13 de diciembre de 2011

Pascual.

Clementina Giuliani y Juan Sorella habían venido alrededor de 1915 desde Calabria, Italia.
Típico caso de inmigrantes en búsqueda de una vida mejor, llegaron a Zárate -al norte de la provincia de Buenos Aires- y tuvieron 6 hijos.
En 1923 nació Pascual, el más chico.

Pascual se casó con Rosa, y tuvieron dos hijas mujeres.
Trabajó mucho tiempo en una funeraria de las más conocidas de Campana, ciudad vecina, adonde se había mudado años atrás.

Los fines de semana vendía facturas en la esquina de Rocca y 25 de Mayo, pleno centro. Tiempo después, para los que salían de "pachanguear" en la puerta de Tropicana, un "baile" donde gente mayor y soltera iba en busca de algo más que buena suerte.
No necesitaba trabajar, estaba jubilado. Pero él no podía estar quieto, no podía tirarse al vicio de no hacer nada y dejar que se le ralentizara el cerebro con el tiempo.

Le encantaba salir a pescar. Preparaba todo el equipo en la Citroneta celeste, armaba la vianda y salía cerca de las once de la mañana los domingos.
Tenía una paciencia indescriptible para esperar que pique una mojarrita, que sacaba feliz como si fuera el dorado más grande del Río Paraná.
Ya se había hecho amigo de todos los que vivían en el club y alrededores. Entraba gratis porque el presidente era un familiar. Contactos ventajeros clásicos del argentino promedio.

A veces sacaba algún dorado de tamaño importante, que se comía en la semana y después se picoteaba frío.

Sufría de diabetes, pero escondía en su taller bolsas con los mejores caramelos de praliné, turrones y alfajores que compraba casi de a cajas.
Y fumaba. No podía, pero se fumaba algún que otro toscano a escondidas de todos.

Le costó muchísimo el cambio del Austral al Peso.
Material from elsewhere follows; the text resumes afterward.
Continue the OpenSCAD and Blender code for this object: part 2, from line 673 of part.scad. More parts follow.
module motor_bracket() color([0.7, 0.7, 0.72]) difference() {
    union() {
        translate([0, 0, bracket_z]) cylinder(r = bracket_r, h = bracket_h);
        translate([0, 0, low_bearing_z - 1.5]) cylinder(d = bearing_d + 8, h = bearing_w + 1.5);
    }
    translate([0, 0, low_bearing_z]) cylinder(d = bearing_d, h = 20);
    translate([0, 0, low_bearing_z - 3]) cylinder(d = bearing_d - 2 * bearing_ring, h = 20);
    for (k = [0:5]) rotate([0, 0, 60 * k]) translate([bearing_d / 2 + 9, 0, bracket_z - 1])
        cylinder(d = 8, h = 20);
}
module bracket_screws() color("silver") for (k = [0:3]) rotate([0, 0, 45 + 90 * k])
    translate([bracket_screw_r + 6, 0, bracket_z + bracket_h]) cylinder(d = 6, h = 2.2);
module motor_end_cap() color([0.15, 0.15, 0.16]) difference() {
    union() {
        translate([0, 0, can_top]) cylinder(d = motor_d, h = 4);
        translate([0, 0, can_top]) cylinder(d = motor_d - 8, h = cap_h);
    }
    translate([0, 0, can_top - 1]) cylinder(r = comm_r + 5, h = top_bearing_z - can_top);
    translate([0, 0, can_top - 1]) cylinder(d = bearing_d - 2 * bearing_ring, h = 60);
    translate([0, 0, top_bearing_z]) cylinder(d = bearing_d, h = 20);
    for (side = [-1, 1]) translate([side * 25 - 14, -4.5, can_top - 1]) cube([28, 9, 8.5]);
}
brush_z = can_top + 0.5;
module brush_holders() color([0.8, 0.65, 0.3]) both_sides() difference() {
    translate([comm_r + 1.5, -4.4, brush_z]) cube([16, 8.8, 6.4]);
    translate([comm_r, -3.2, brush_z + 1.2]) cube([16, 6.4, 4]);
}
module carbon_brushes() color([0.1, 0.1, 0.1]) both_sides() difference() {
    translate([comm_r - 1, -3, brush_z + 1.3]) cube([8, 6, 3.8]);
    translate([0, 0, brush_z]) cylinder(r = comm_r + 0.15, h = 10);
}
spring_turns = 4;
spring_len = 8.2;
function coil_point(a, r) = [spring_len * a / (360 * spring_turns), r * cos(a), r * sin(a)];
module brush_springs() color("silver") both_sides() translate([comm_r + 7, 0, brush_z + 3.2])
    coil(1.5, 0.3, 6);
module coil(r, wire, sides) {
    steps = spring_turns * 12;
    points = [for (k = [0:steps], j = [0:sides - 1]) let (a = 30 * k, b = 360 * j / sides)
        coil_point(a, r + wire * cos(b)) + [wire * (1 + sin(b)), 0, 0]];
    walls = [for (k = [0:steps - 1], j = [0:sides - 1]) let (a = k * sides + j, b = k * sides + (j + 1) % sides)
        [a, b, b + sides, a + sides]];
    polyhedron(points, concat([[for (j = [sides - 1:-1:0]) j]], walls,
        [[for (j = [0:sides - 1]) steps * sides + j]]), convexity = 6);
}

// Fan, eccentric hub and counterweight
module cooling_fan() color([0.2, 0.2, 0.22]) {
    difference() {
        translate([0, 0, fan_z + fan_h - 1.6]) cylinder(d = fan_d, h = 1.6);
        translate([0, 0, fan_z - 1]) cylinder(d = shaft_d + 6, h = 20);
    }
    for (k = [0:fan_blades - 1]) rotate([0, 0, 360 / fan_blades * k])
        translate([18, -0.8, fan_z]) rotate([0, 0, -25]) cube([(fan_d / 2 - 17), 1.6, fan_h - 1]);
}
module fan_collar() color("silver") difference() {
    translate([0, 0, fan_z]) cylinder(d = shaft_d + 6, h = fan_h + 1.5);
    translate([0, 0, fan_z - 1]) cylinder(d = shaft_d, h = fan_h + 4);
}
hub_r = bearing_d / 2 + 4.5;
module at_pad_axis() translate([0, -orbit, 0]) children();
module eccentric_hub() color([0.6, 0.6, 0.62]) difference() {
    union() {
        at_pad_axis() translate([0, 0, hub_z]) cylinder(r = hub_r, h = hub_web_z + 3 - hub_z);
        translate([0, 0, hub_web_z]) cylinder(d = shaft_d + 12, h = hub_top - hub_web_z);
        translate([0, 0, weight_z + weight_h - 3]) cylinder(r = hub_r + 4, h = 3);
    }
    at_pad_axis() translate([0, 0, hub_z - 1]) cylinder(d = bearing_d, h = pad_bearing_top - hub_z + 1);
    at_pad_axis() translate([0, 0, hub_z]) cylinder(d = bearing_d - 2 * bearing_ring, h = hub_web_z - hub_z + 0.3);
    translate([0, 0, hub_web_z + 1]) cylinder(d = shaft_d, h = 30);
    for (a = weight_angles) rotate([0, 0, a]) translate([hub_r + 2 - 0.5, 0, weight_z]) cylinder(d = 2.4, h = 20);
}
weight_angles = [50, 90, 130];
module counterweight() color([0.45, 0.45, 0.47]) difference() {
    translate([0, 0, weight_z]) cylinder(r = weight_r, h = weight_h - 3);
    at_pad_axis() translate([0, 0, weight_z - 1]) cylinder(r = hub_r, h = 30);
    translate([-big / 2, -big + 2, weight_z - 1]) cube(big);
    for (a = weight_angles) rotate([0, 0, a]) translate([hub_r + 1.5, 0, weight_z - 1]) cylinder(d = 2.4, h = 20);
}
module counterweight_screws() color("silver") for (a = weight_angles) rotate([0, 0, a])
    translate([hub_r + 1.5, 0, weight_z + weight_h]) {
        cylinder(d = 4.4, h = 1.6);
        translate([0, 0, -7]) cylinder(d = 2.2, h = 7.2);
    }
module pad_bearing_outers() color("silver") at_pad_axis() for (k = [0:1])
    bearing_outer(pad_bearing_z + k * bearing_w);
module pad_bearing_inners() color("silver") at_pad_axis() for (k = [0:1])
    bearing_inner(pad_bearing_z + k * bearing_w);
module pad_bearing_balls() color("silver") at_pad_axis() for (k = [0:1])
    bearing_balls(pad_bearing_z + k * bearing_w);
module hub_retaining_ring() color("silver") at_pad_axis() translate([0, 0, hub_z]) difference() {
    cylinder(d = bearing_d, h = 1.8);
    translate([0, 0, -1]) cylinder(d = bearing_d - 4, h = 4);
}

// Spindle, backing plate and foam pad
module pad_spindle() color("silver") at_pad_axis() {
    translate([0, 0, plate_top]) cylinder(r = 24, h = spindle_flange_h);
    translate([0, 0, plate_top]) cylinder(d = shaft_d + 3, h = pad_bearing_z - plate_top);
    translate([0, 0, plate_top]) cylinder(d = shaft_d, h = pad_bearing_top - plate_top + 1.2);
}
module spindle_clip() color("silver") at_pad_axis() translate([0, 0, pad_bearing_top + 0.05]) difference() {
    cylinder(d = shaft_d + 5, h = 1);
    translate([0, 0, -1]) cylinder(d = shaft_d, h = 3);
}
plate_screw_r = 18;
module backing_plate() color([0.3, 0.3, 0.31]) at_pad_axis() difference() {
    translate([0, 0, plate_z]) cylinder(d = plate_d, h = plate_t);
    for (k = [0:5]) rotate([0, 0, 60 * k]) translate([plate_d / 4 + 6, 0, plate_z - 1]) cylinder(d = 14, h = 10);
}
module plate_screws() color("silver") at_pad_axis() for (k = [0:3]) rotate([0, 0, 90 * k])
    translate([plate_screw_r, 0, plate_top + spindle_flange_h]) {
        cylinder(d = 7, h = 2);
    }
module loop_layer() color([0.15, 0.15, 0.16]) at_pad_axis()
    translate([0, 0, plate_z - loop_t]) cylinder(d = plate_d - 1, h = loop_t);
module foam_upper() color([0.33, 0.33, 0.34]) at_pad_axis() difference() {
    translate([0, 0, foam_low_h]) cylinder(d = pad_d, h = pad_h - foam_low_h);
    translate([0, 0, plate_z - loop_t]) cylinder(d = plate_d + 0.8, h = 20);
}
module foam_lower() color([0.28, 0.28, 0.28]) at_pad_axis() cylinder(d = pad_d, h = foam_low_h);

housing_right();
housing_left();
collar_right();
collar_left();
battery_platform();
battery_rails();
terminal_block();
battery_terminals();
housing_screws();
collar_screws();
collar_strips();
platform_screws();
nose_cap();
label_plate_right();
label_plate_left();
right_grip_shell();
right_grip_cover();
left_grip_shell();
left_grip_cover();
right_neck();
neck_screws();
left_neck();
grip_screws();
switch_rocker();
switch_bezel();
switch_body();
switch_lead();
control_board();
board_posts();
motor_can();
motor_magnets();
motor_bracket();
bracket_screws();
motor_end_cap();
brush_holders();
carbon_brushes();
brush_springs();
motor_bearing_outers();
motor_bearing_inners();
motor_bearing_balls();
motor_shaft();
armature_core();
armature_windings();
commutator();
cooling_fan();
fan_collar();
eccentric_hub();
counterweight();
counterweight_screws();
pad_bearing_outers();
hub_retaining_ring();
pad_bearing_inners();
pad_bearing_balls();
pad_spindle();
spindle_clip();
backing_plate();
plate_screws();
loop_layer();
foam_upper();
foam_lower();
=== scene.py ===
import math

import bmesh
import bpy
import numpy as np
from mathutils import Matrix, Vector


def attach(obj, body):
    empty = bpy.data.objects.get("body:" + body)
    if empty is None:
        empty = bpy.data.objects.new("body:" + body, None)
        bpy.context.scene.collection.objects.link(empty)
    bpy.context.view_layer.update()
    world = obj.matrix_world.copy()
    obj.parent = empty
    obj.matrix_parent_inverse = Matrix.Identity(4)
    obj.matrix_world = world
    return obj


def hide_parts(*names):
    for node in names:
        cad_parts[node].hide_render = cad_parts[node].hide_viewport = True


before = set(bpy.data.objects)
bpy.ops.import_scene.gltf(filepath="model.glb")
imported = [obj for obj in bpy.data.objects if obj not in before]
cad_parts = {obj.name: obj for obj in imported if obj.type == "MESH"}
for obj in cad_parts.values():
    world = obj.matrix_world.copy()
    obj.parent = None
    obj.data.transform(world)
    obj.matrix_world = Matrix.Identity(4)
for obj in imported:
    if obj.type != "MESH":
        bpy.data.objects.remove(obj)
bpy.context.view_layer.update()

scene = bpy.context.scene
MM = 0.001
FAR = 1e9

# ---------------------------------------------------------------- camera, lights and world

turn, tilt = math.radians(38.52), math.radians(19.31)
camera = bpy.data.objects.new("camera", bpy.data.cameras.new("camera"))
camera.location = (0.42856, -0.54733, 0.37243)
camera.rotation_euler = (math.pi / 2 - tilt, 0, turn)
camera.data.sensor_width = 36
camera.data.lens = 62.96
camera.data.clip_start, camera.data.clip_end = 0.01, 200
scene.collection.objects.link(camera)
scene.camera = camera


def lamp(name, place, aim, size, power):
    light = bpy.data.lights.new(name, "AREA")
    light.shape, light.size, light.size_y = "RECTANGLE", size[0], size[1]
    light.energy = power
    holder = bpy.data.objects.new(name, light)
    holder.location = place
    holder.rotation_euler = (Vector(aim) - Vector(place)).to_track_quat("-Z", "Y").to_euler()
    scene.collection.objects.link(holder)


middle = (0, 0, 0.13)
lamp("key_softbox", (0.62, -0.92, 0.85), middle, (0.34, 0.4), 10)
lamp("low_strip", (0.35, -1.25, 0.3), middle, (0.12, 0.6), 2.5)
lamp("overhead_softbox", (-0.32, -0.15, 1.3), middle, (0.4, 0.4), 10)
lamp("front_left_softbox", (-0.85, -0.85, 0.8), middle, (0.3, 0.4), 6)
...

No le cerraban las cuentas y muchas veces lo podrían haber engañado, pero la gente en el barrio lo quería tanto que le explicaba cincuenta veces lo mismo.

Más de una vez me hizo algún regalo que yo quería, creyendo que el importe era equivalente a Australes, y le terminaban saliendo un ojo de la cara.

Las noches de verano las disfrutaba sentado en la vereda, escuchando la radio. Y a veces se sentaba derechito, yo ponía una silla frente a él y calzaba el elástico, donde me quedaba saltando y jugando toda la noche hasta que mamá o la abuela salían a retarnos porque era tarde.

No era hincha de Boca, era enfermo. Lloraba cuando Boca hacía un gol, la sangre tana le hervía si jugaban desastrosamente, e idolatraba a Maradona.

Tenía un cuadro de Evita en la cabecera de la cama, y amaba a Perón. Lo cual es lógico, considerando que éste le dió la mejor oportunidad laboral como fue trabajar en Dálmine (ahora Tenaris) en aquel entonces, en pleno estado de bienestar argentino, con ese futuro industrializado al alcance de la mano.
El General era palabra santa.

Ayudaba a todo el mundo. Él podía quedarse sin comer, pero que no le falte nada a ese nene que pide, a ese animal que anda solito por la calle, a sus hijas y a sus nietos.
Daba todo por la familia. Y por todos, porque el corazón de ese hombre no tenía límites ni diferencias con nadie. Era gigante.
Jamás lo escuché hablar mal de alguien, ni quejarse, a excepción del gobierno que estaba de turno en ese momento.

Pascual no sólo fue mi abuelo, fue como mi padre y es el hombre más excepcional que conocí en mi vida.

Yo amaba esas salidas a pescar, escucharlo putear a Boca, y amasarle ñoquis y galletitas, que aunque me salían horribles, él las disfrutaba, simplemente porque se las había hecho la nieta.
También me encantaba robarle las golosinas del taller...

Siempre me abrazó cuando más lo necesitaba y me defendió en toda circunstancia. Siempre me dió amor, incondicionalmente. Me halagaba las ideas, las locuras y las notas de la escuela. Se reía de mis chistes y de mis payasadas.
Se prestó para formar parte de mi diario barrial, de mis juegos y de los carnavales salvajes que hacíamos en el barrio.

Me conocía y no recuerdo si alguna vez le dije en la cara cuánto lo amaba.
Mi abuelo era lo más grande de este mundo.

Y de vez en cuando lo recuerdo con lágrimas en los ojos, pero con el orgullo de saber a quien me parezco tanto.